The two winners on Sunday will go through to the second round run-off a week later.

Two becomes three

“We were expecting a duel but in the end a three-way contest has emerged,” political scientist Jerome Jaffre said in Le Figaro newspaper on Thursday.

Many have noted that 62-year-old Fillon's rise had coincided with the publication of his latest book entitled “Beating Islamic totalitarianism”.

An often confused final TV debate of the seven candidates on Thursday offered few clues about the possible outcome, although viewers polled afterwards said Fillon had performed the strongest.

Sparks flew when Sarkozy was asked about fresh claims that he received millions in funding from the late Libyan leader Moamer Kadhafi towards his 2007 campaign.

Sarkozy called the question “disgraceful” and refused to answer.

Turning to the Trump effect, the former president said a more isolationist America created “a fantastic opportunity for France and Europe to re-establish a leadership role” on issues including border security and the reform of the UN Security Council.

“The next five years will mark the return of France and Europe to the international scene. America won't be there to put us in the shade,” he said.

Juppe meanwhile said the Trump-era heralded a triple “shock” — in the areas of trade, defence and the environment.

A return to protectionism would be “a tremendous regression”, Juppe said, while warning Europe against being “naive” in its dealings with the United States.

The three leading candidates have similar programmes, underpinned by pledges to reinforce domestic security in a country still under a state of emergency following a series of jihadist attacks.

They also share a desire to reinforce European borders and reduce immigration, while tax cuts also loom large.
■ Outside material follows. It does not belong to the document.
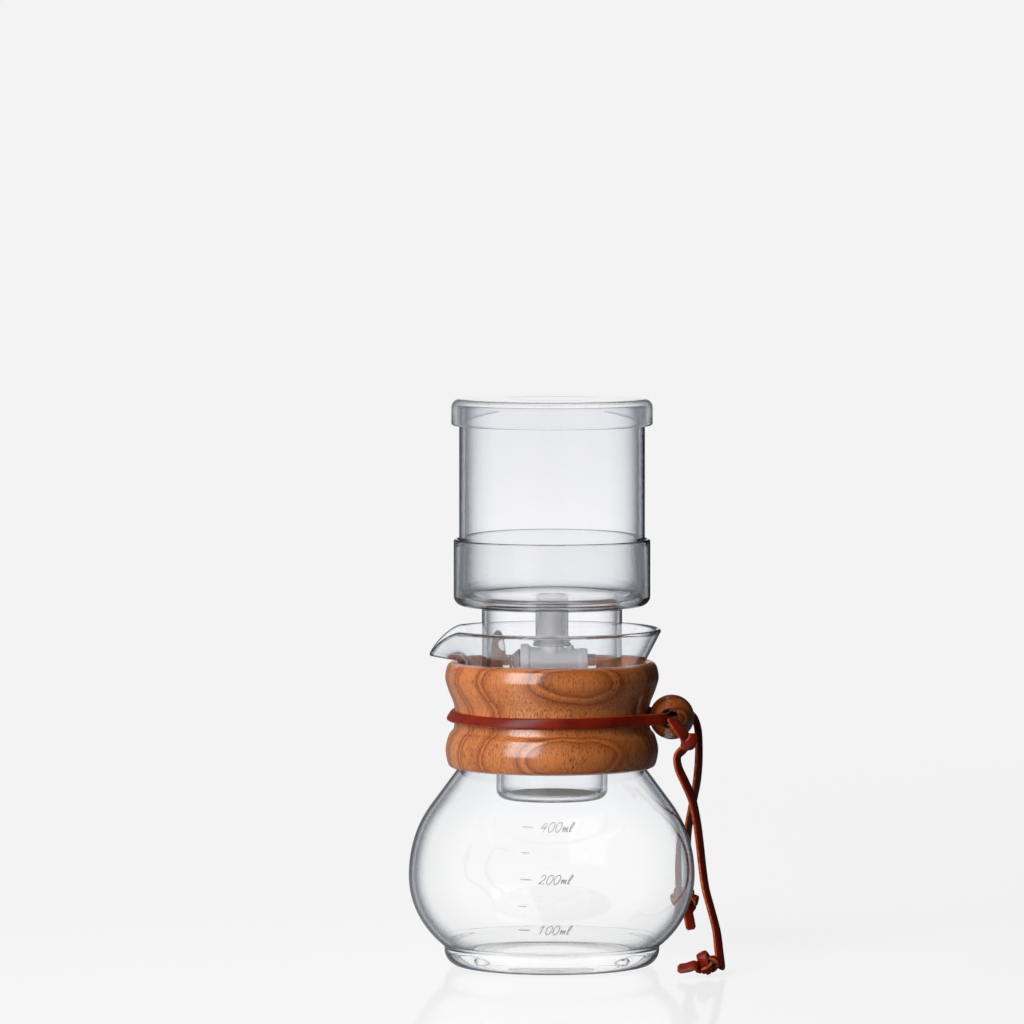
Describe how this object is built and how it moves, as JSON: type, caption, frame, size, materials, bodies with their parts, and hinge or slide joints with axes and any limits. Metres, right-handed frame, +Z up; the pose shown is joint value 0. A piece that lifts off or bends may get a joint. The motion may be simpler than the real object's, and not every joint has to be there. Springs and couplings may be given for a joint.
{
  "type": "cold drip coffee tower",
  "caption": "Glass cold drip tower: a lidded water vessel with a ground-glass tap stands in a stepped dripper, seated in a carafe with a wooden collar tied by a leather thong and bead.",
  "frame": {"origin": "middle of the carafe's foot, on the surface it stands on", "axes": "+Z up the tower's axis, -X towards the pouring spout, +X towards the bead, -Y towards the side seen in the picture"},
  "size_m": [0.1256, 0.1148, 0.2275],
  "materials": {
    "clear_glass": "clear, fire-polished borosilicate glass",
    "frosted_glass": "ground, frosted glass",
    "filter_paper": "thin white filter paper",
    "collar_wood": "polished orange-brown wood with a dark cathedral grain",
    "bead_wood": "polished red-brown wood",
    "thong_leather": "smooth red-brown leather with paler cut edges"
  },
  "bodies": {
    "carafe": {"carafe": "clear_glass", "collar_front": "collar_wood", "collar_back": "collar_wood", "thong_band": "thong_leather", "bead": "bead_wood", "bead_knot": "thong_leather", "thong_tail_long": "thong_leather", "knot_long": "thong_leather", "thong_tail_short": "thong_leather", "knot_short": "thong_leather"},
    "dripper": {"dripper": "clear_glass", "filter_disc": "filter_paper"},
    "water_vessel": {"water_vessel": "clear_glass", "tap_body": "frosted_glass"},
    "tap_plug": {"tap_plug": "clear_glass"},
    "lid": {"lid": "clear_glass"}
  },
  "joints": [
    {"name": "dripper_lift", "type": "slide", "parent": "carafe", "child": "dripper", "axis": [0, 0, 1], "range_m": [0, 0.0778]},
    {"name": "vessel_lift", "type": "slide", "parent": "dripper", "child": "water_vessel", "axis": [0, 0, 1], "range_m": [0, 0.0302]},
    {"name": "lid_lift", "type": "slide", "parent": "water_vessel", "child": "lid", "axis": [0, 0, 1], "range_m": [0, 0.0175]},
    {"name": "tap_turn", "type": "hinge", "parent": "water_vessel", "child": "tap_plug", "pos_m": [0, 0, 0.12149], "axis": [1, 0, 0], "continuous": true}
  ]
}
The choice will come down to style.

Sarkozy has emphasised his tough-guy credentials, saying it makes him a better choice to handle Trump than the mild-mannered Juppe.

Fillon, who is popular in the business world, has promised “radical” economic measures but is the most conservative of the three on social issues.

Another unknown factor in Sunday's first round is the number of left-wing voters prepared to pay two euros and sign a declaration that they subscribe to “the values of the centre and the right” to vote in the right-wing primary.

Those who do are expected to vote against 61-year-old Sarkozy, who remains a highly divisive figure in France four years after he left office.

When the right-wing candidate is chosen on November 27, it is expected to trigger an announcement from deeply unpopular Socialist President Francois Hollande on whether he intends to bid for re-election.

On Wednesday, Hollande's former economy minister Emmanuel Macron announced he would stand as an independent.